After interviewing the girl’s parents in their thirty-room house in Greenwich, and after hearing her described as a wholesome, well-adjusted product of a privileged suburban upbringing, Lukas shifted his attention to Greenwich Village, where he spoke with
her hippie friends. They described her life in a dingy hotel, said that she lived with a number of young men, supported them on marijuana and LSD, and had herself been “freaked out on Methedrine.” Lukas’ portrait presented the two conflicting views of the girl, a story that
The Times
featured on page one and to which it devoted a full page inside. Even more unusual was the trouble that was taken in the layout of the story: the part dealing with the girl’s parents in Connecticut, their opinions and insight into her character, was set in regular type; the version of her as presented by her companions in Greenwich Village was set in italics.
The Times
had rarely in the past made such an artful presentation of a story within its regular news columns, and there was perhaps no feature all year that was more talked about by
Times
readers, particularly those with young daughters living in fashionable suburbs. The article, entitled “The Two Worlds of Linda Fitzpatrick,” would win a Pulitzer.

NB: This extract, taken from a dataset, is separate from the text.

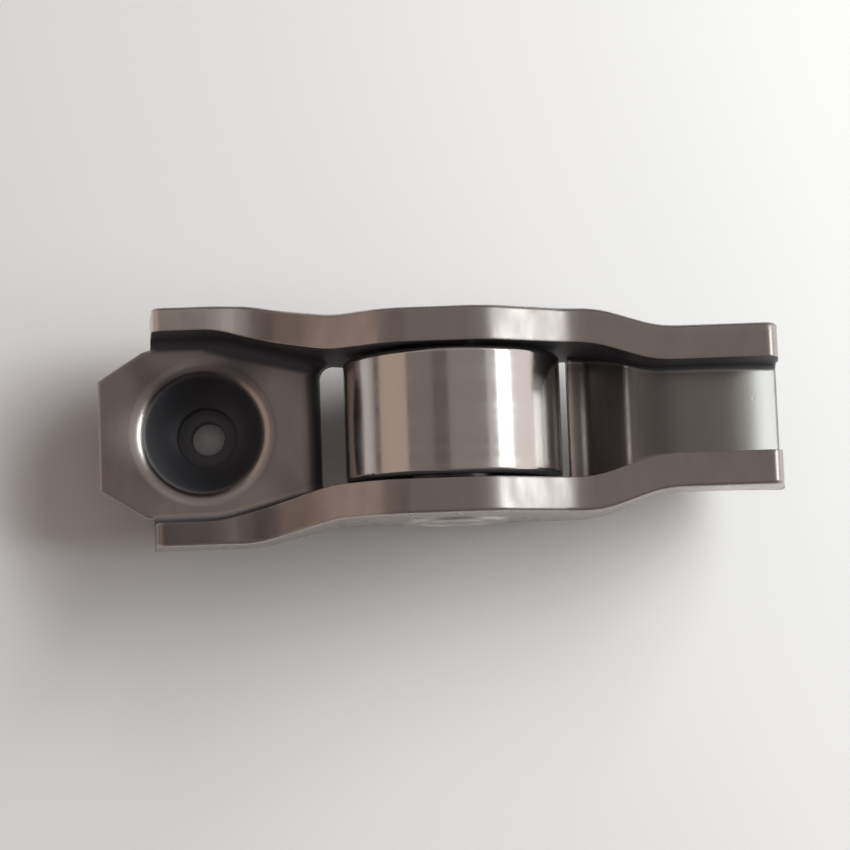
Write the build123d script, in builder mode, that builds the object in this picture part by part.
from build123d import *
from math import atan2, cos, pi, sin, sqrt, tan
import os

# Roller finger follower: a lever pressed from one steel sheet, with a roller on needles in its middle.
# Origin: centre of the pivot ball that sits in the drawn socket.
# +X runs along the arm to the valve, +Z comes out of the arm's open side, +Y is across the arm.

# ---- Driving dimensions, millimetres ----

# Layout of the arm
pivot_to_roller = 19.8
pivot_to_pad = 38.6
rest_depth = 6.6
pad_crown_height = 2.5
arm_end = 45.5
plate_end = -8.3
plate_shoulder = -4.8
wall_root = -4.0

# Sheet
sheet = 2.65
ironed_wall = 1.85
drawn_web = 2.5
web_top = -0.3
inner_fold = 1.1
outer_fold = 2.3
edge_break = 0.3

# Ball socket
ball_radius = 4.65
socket_lip = 1.5
dome_wall = 2.2
dome_blend = 0.8
relief_radius = 2.4
floor_thickness = 1.5
oil_hole_radius = 1.35

# Roller, axle and needles
roller_radius = 8.5
roller_width = 9.7
roller_rounding = 0.45
roller_side_gap = 0.33
bore_chamfer = 0.3
needle_count = 18
needle_radius = 0.8
needle_play = 0.03
needle_end_gap = 0.15
needle_chamfer = 0.2
running_clearance = 0.02
stake_flare = 0.35
stake_proud = 0.2
stake_groove_radius = 2.7
stake_groove_width = 0.5
stake_groove_depth = 0.4

# Window that the roller turns in
window_gap_pivot = 2.0
window_gap_valve = 0.9
window_edge_rounding = 1.2

# Plan of the arm
socket_half_width = 9.3
stem_slot_half_width = 3.6
socket_shoulder = 4.2
waist_start = 10.8
waist_end = 31.0
pad_shoulder = 35.8
plan_bend = 9.0
plate_root_clearance = 0.15
plate_shoulder_inset = 0.25
nose_chamfer_width = 2.2

# Height of the side walls' free edges
tip_height = 5.05
valley_height = 4.1
crown_over_roller = 0.2
guide_height = 7.0
tip_lean = 0.7
guide_lean = 0.7

tip_end = 1.5
valley = 5.2
crown_start = 14.8
crown_end = 22.4
guide_start = 29.0
wave_bend = 5.0
tip_corner = 0.9
end_corner = 1.0
underside_bend = 9.0

# Ramp and valve pad
pad_radius = 15.5
pad_reach = 4.9
foot_length = 1.3
foot_top = -2.1
crest_rounding = 1.9
foot_rounding = 1.6
pad_corner_fold = 0.45

# ---- Sizes worked out from the driving dimensions ----

roller_axis_height = roller_radius - rest_depth
crown_height = roller_axis_height + roller_radius + crown_over_roller
web_bottom = web_top - sheet
foot_bottom = foot_top - drawn_web
roller_half_width = roller_width / 2 + roller_side_gap + sheet
pad_half_width = stem_slot_half_width + sheet
plate_root_half_width = socket_half_width - outer_fold - plate_root_clearance
plate_side_half_width = plate_root_half_width - plate_shoulder_inset
plate_nose_half_width = plate_side_half_width - nose_chamfer_width
window_start = pivot_to_roller - roller_radius - window_gap_pivot
window_end = pivot_to_roller + roller_radius + window_gap_valve
pitch_radius = (needle_radius + needle_play / 2) / sin(pi / needle_count)
axle_radius = pitch_radius - needle_radius - running_clearance
ring_bore_radius = pitch_radius + needle_radius + running_clearance
dome_radius = ball_radius + dome_wall
relief_floor = floor_thickness - rest_depth
ramp_foot = window_end + foot_length
pad_centre_height = pad_crown_height - pad_radius
pad_start = pivot_to_pad - pad_reach
pad_start_height = pad_centre_height + sqrt(pad_radius**2 - pad_reach**2)
block = 60
tiny = 0.01

# ---- Outlines that the lever's operations share ----


def arm_plan(stations):
    """Plan area between two mirrored sides that run through (x, half width) stations."""
    start = stations[0]
    end = stations[-1]
    with BuildSketch() as plan:
        with BuildLine():
            FilletPolyline(*stations, radius=plan_bend)
            Polyline(end, (end[0], 0), (start[0], 0), start)
        make_face()
        mirror(about=Plane.XZ)
    return plan.sketch


# Outside of the two side walls
outer_plan = arm_plan([
    (wall_root, socket_half_width),
    (socket_shoulder, socket_half_width),
    (waist_start, roller_half_width),
    (waist_end, roller_half_width),
    (pad_shoulder, pad_half_width),
    (arm_end, pad_half_width),
])

# Inside of the two side walls, one sheet further in, and ironed thinner beside the socket
valve_bend = atan2(roller_half_width - pad_half_width, pad_shoulder - waist_end)
bend_shift = sheet * tan(valve_bend / 2)
inner_plan = arm_plan([
    (plate_end - sheet, socket_half_width - ironed_wall),
    (socket_shoulder - sheet, socket_half_width - ironed_wall),
    (waist_start - bend_shift, roller_half_width - sheet),
    (waist_end - bend_shift, roller_half_width - sheet),
    (pad_shoulder - bend_shift, pad_half_width - sheet),
    (arm_end + sheet, pad_half_width - sheet),
])

# Everything below the top of the ramp and the valve pad, in side view
with BuildSketch(Plane.XZ) as under_pad:
    with BuildLine():
        Polyline(
            (pivot_to_pad + pad_radius, pad_centre_height),
            (pivot_to_pad + pad_radius, -block),
            (0, -block),
            (0, foot_top),
            (ramp_foot, foot_top),
            (pad_start, pad_start_height),
        )
        ThreePointArc(
            (pad_start, pad_start_height),
            (pivot_to_pad, pad_crown_height),
            (pivot_to_pad + pad_radius, pad_centre_height),
        )
    make_face()
    crest = under_pad.vertices().sort_by_distance((pad_start, pad_start_height))[0]
    fillet(crest, crest_rounding)
    foot = under_pad.vertices().sort_by_distance((ramp_foot, foot_top))[0]
    fillet(foot, foot_rounding)

# The same, lower by the thickness that the web keeps where it is drawn
with BuildSketch(Plane.XZ) as under_sheet:
    add(under_pad.sketch_local)
    offset(amount=-drawn_web, mode=Mode.REPLACE)
    crest = under_sheet.vertices().sort_by_distance((pad_start, pad_start_height))[0]
    fillet(crest, crest_rounding)

# ---- Channel: the open space between the walls, above the web ----

with BuildPart() as channel:
    with BuildSketch(Plane.XZ) as above_web:
        with BuildLine():
            Polyline(
                (plate_end - sheet, web_top),
                (window_start, web_top),
                (window_start, foot_top),
                (arm_end + sheet, foot_top),
                (arm_end + sheet, block / 2),
                (plate_end - sheet, block / 2),
                close=True,
            )
        make_face()
        add(under_pad.sketch_local, mode=Mode.SUBTRACT)
        with Locations((window_start, foot_top)):
            Rectangle(window_end - window_start, block / 2, align=(Align.MIN, Align.MAX))
        plate_edge = above_web.vertices().sort_by_distance((window_start, web_top))[0]
        fillet(plate_edge, window_edge_rounding)
    extrude(amount=block / 2, both=True)
    with BuildSketch(Plane.XY.offset(-block / 2)):
        add(inner_plan)
    extrude(amount=block, mode=Mode.INTERSECT)

    # Bend between the web and the walls, beside the socket and down the edge of the window
    web_edges = channel.edges().filter_by_position(Axis.Z, web_top - tiny, web_top + tiny)
    fillet(web_edges.filter_by(Axis.Y, reverse=True), inner_fold)

    # Tight corners between the ramp, the valve pad and the walls
    pad_edges = channel.edges().filter_by_position(Axis.Z, foot_top - tiny, pad_crown_height + tiny)
    pad_edges = pad_edges.filter_by_position(Axis.X, window_end - tiny, arm_end + sheet + tiny)
    pad_edges = pad_edges.filter_by(Axis.Y, reverse=True).filter_by(Axis.Z, reverse=True)
    fillet(pad_edges, pad_corner_fold)

# ---- Lever body: one pressing ----

with BuildPart() as lever_body:
    # Side view: free edges of the walls above, underside of the web below
    with BuildSketch(Plane.XZ) as side_view:
        with BuildLine():
            FilletPolyline(
                (plate_end, web_top),
                (wall_root, web_top),
                (wall_root + tip_lean, tip_height),
                (tip_end, tip_height),
                (valley, valley_height),
                (crown_start, crown_height),
                (crown_end, crown_height),
                (guide_start, guide_height),
                (arm_end - guide_lean, guide_height),
                (arm_end, pad_crown_height),
                (arm_end, foot_bottom),
                (window_end, foot_bottom),
                (window_start, web_bottom),
                (plate_end, web_bottom),
                radius=[
                    0, tip_corner, wave_bend, wave_bend, wave_bend, wave_bend, wave_bend, end_corner,
                    0, 0, underside_bend, underside_bend,
                ],
            )
            Line((plate_end, web_bottom), (plate_end, web_top))
        make_face()
        add(under_sheet.sketch_local, mode=Mode.SUBTRACT)
    extrude(amount=block / 2, both=True)

    # Plan view: walls, and the chamfered nose of the plate
    with BuildSketch(Plane.XY.offset(-block / 2)):
        add(outer_plan)
        with BuildLine():
            Polyline(
                (wall_root, -plate_root_half_width),
                (plate_shoulder, -plate_side_half_width),
                (plate_end, -plate_nose_half_width),
                (plate_end, plate_nose_half_width),
                (plate_shoulder, plate_side_half_width),
                (wall_root, plate_root_half_width),
                close=True,
            )
        make_face()
    extrude(amount=block, mode=Mode.INTERSECT)

    # Outer bend between the web and the walls
    underside = lever_body.edges().filter_by_position(Axis.Z, -block, web_top + tiny)
    underside = underside.filter_by_position(Axis.X, wall_root + tiny, arm_end - tiny)
    underside = underside.filter_by(Axis.Y, reverse=True).filter_by(Axis.Z, reverse=True)
    fillet(underside, outer_fold)

    # Broken edges round the nose of the plate
    nose_edges = lever_body.edges().filter_by_position(Axis.X, plate_end - tiny, wall_root - tiny)
    nose_edges = nose_edges.filter_by(Axis.Z, reverse=True)
    fillet(nose_edges, edge_break)

    # Broken edges along the outside of the walls' free edges
    free_edges = lever_body.edges().filter_by_position(Axis.Z, valley_height, block)
    free_edges = free_edges.filter_by_position(Axis.X, wall_root - tiny, arm_end + tiny)
    free_edges = free_edges.filter_by(Axis.Y, reverse=True).filter_by(Axis.Z, reverse=True)
    fillet(free_edges, edge_break)

    # Channel between the walls
    add(channel.part, mode=Mode.SUBTRACT)

    # Broken edge across the end of the valve pad
    end_face = lever_body.faces().sort_by(Axis.X)[-1]
    end_edges = end_face.edges().filter_by(lambda edge: abs(edge.center().Y) < tiny)
    fillet(end_edges.sort_by(Axis.Z)[-1], edge_break)

    # Drawn dome below the plate, blended into it and flattened round the oil hole
    blend_radius = sqrt((dome_radius + dome_blend)**2 - (web_bottom - dome_blend)**2)
    blend_share = dome_radius / (dome_radius + dome_blend)
    blend_end = (blend_radius * blend_share, (web_bottom - dome_blend) * blend_share)
    flat_radius = sqrt(dome_radius**2 - rest_depth**2)
    with BuildSketch(Plane.XZ):
        with BuildLine():
            RadiusArc((blend_radius, web_bottom), blend_end, -dome_blend)
            RadiusArc(blend_end, (flat_radius, -rest_depth), dome_radius)
            Polyline(
                (flat_radius, -rest_depth),
                (0, -rest_depth),
                (0, web_top),
                (blend_radius, web_top),
                (blend_radius, web_bottom),
            )
        make_face()
    revolve(axis=Axis.Z)

    # Ball cup with a rounded lip, its relief and the oil hole
    lip_radius = sqrt((ball_radius + socket_lip)**2 - (web_top - socket_lip)**2)
    lip_share = ball_radius / (ball_radius + socket_lip)
    lip_end = (lip_radius * lip_share, (web_top - socket_lip) * lip_share)
    relief_top = -sqrt(ball_radius**2 - relief_radius**2)
    with BuildSketch(Plane.XZ):
        with BuildLine():
            RadiusArc((lip_radius, web_top), lip_end, -socket_lip)
            RadiusArc(lip_end, (relief_radius, relief_top), ball_radius)
            Polyline(
                (relief_radius, relief_top),
                (relief_radius, relief_floor),
                (0, relief_floor),
                (0, ball_radius),
                (lip_radius, ball_radius),
                (lip_radius, web_top),
            )
        make_face()
    revolve(axis=Axis.Z, mode=Mode.SUBTRACT)
    with BuildSketch(Plane.XY.offset(-rest_depth)):
        Circle(oil_hole_radius)
    extrude(amount=rest_depth, mode=Mode.SUBTRACT)

    # Bores for the axle, flared at the outer faces where its ends are staked
    with BuildSketch(Plane.XZ):
        with Locations((pivot_to_roller, roller_axis_height)):
            Circle(axle_radius)
    extrude(amount=block / 2, both=True, mode=Mode.SUBTRACT)
    rims = lever_body.edges().filter_by(GeomType.CIRCLE)
    rims = rims.filter_by(lambda rim: abs(rim.radius - axle_radius) < tiny).sort_by(Axis.Y)
    chamfer([rims[0], rims[-1]], stake_flare)

lever_body.part.label = "lever_body"

# ---- Axle: a pin across the walls, its ends staked out into the flared bores ----

axle_end = roller_half_width + stake_proud
with BuildPart() as roller_axle:
    with BuildSketch(Plane.XY.offset(roller_axis_height)) as axle_section:
        with BuildLine():
            Polyline(
                (pivot_to_roller, 0),
                (pivot_to_roller + axle_radius, 0),
                (pivot_to_roller + axle_radius, roller_half_width - stake_flare),
                (pivot_to_roller + axle_radius + stake_flare, roller_half_width),
                (pivot_to_roller + axle_radius + stake_flare - stake_proud, axle_end),
                (pivot_to_roller + stake_groove_radius + stake_groove_width, axle_end),
                (pivot_to_roller + stake_groove_radius, axle_end - stake_groove_depth),
                (pivot_to_roller + stake_groove_radius - stake_groove_width, axle_end),
                (pivot_to_roller, axle_end),
                close=True,
            )
        make_face()
    revolve(axis=Axis((pivot_to_roller, 0, roller_axis_height), (0, 1, 0)))
    mirror(about=Plane.XZ)

roller_axle.part.label = "roller_axle"

# ---- Roller ring: the cam lobe runs on it ----

with BuildPart() as roller_ring:
    with BuildSketch(Plane.XZ):
        with Locations((pivot_to_roller, roller_axis_height)):
            Circle(roller_radius)
            Circle(ring_bore_radius, mode=Mode.SUBTRACT)
    extrude(amount=roller_width / 2, both=True)
    ring_edges = roller_ring.edges().filter_by(GeomType.CIRCLE).group_by(SortBy.RADIUS)
    fillet(ring_edges[-1], roller_rounding)
    chamfer(ring_edges[0], bore_chamfer)

roller_ring.part.label = "roller_ring"

# ---- Needles: a full set round the axle, with no cage ----

needle_length = roller_width - 2 * needle_end_gap
needles = []
for index in range(needle_count):
    angle = 2 * pi * index / needle_count
    with BuildPart() as needle:
        with BuildSketch(Plane.XZ):
            with Locations((
                pivot_to_roller + pitch_radius * cos(angle),
                roller_axis_height + pitch_radius * sin(angle),
            )):
                Circle(needle_radius)
        extrude(amount=needle_length / 2, both=True)
        chamfer(needle.edges().filter_by(GeomType.CIRCLE), needle_chamfer)
    needle.part.label = f"needle_{index + 1:02d}"
    needles.append(needle.part)

# ---- Export ----

os.makedirs("parts", exist_ok=True)
for piece in [lever_body.part, roller_axle.part, roller_ring.part, *needles]:
    export_step(piece, f"parts/{piece.label}.step")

Lukas’ Prize was the thirty-fifth Pulitzer won by
The Times
, and it was the first won by a member of the New York staff since Meyer Berger had won it in 1950 for his story about the war veteran who had gone berserk in Camden, New Jersey, and shot thirteen people. The award to Lukas was particularly gratifying to Rosenthal and Gelb, who had been trying to win a Pulitzer for the New York staff since 1963, and had thought that they had previously qualified with such efforts as McCandlish Phillips’ profile on the Jewish Nazi, and the article about the thirty-eight people in Queens who had done nothing while a screaming girl was being murdered.

As an assistant managing editor, Rosenthal was now a step removed from the New York staff, but he and Gelb, continuing their close personal friendship, were still a team, consulting during and after working hours on story ideas and approaches to news. Since the cultural staff had recently been reunited with the New York staff, and had been made answerable to the New York editor, complying with Rosenthal’s view, there was no endeavor in the city that was off limits to Gelb’s reporters. They could explore the world of the Broadway actor, the Bronx politician, or the Bowery derelict, having only to clear their assignment in advance with one man, Arthur Gelb. Gelb had achieved great scope as an editor and, according to predictions in the newsroom, if Gelb and Rosenthal
continued in the future as they had in the past, did not overplay their hand, they would be running the entire News department within a few years. So far Gelb had demonstrated sound judgment as the New York editor, and Rosenthal had worked smoothly with the three other assistant managing editors, including Salisbury. Salisbury’s and Rosenthal’s duties were divided in such a way as to avoid conflict—Salisbury worked on special assignments for Daniel, helped Emanuel Freedman with recruiting, and assisted in the editing of special sections and supplements; Rosenthal was involved with the more routine day-to-day assignments of the staff at home and abroad, and when Daniel was absent Rosenthal took the managing editor’s place at the four o’clock conference. Salisbury was not offended by this: Salisbury did not really care who sat where in the newsroom, just as long as his own independence was not restrained.

Theodore Bernstein, however, did become a bit upset one day after Rosenthal, with Daniel’s approval if not encouragement, entered the bullpen to watch Bernstein and the subordinate editors performing their early-evening ritual of making up page one. Bernstein was extremely protective of this prerogative, and he did not want Rosenthal, whose executive potential he had recognized years ago, to now be placed in the position of a star pupil scrutinizing the teacher. When Bernstein confronted Daniel with this, Daniel assured him that there had been no change in policy—Rosenthal had just been observing, but the bullpen would continue to select for the managing editor which stories were worthy of page one. So Bernstein was placated, and he was otherwise generally satisfied with the way things were going in 1967. The same could be said of Salisbury and Rosenthal, Daniel and Catledge. The tension of recent months, the personnel changes and the difficult departure of senior
Times
men, was now fading from the scene and conscience of the institution. Only in Washington did there remain the massive problem of morale and coordination, the problem of Tom Wicker, a tenacious and symbolic standard bearer of one bureau’s independence from New York. Supporting Wicker was the redoubtable Reston, and standing in the background, a hoary figure of yesteryear, retired but unretiring, was Arthur Krock.